▶ **Problem statement**:
Every line of the data must be copied exactly.

···

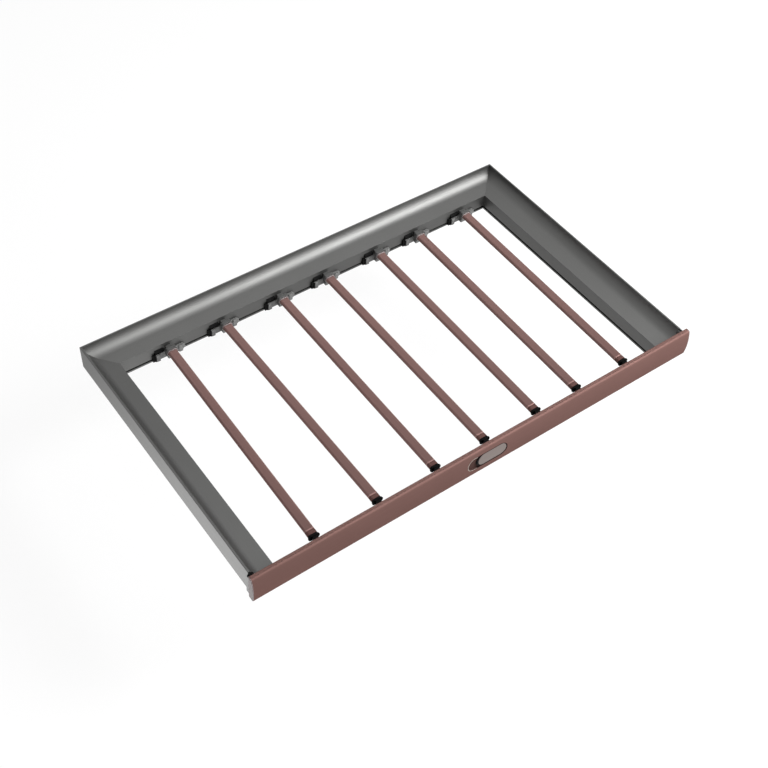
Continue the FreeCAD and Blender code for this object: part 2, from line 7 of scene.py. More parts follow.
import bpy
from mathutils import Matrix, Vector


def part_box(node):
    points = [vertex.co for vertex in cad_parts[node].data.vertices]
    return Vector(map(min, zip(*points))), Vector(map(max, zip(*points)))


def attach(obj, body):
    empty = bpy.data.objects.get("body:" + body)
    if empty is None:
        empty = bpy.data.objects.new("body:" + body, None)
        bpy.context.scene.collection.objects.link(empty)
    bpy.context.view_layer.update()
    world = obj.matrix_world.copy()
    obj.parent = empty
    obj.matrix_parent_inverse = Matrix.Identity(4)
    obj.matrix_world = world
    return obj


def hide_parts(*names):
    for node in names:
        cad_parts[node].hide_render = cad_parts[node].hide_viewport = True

···

▶ **Task result**:
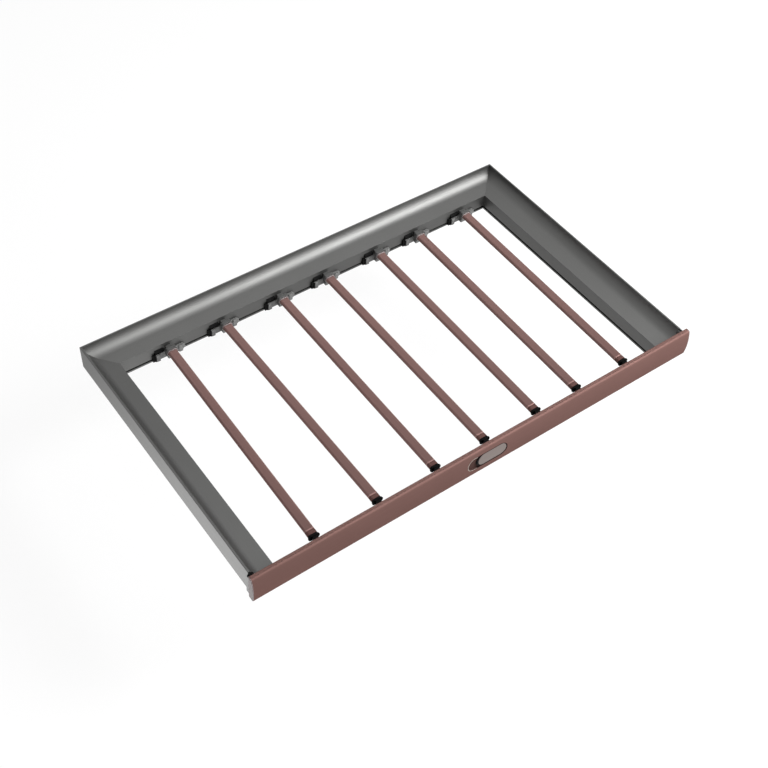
Continue the FreeCAD and Blender code for this object: part 2, from line 7 of scene.py. More parts follow.
import bpy
from mathutils import Matrix, Vector


def part_box(node):
    points = [vertex.co for vertex in cad_parts[node].data.vertices]
    return Vector(map(min, zip(*points))), Vector(map(max, zip(*points)))


def attach(obj, body):
    empty = bpy.data.objects.get("body:" + body)
    if empty is None:
        empty = bpy.data.objects.new("body:" + body, None)
        bpy.context.scene.collection.objects.link(empty)
    bpy.context.view_layer.update()
    world = obj.matrix_world.copy()
    obj.parent = empty
    obj.matrix_parent_inverse = Matrix.Identity(4)
    obj.matrix_world = world
    return obj


def hide_parts(*names):
    for node in names:
        cad_parts[node].hide_render = cad_parts[node].hide_viewport = True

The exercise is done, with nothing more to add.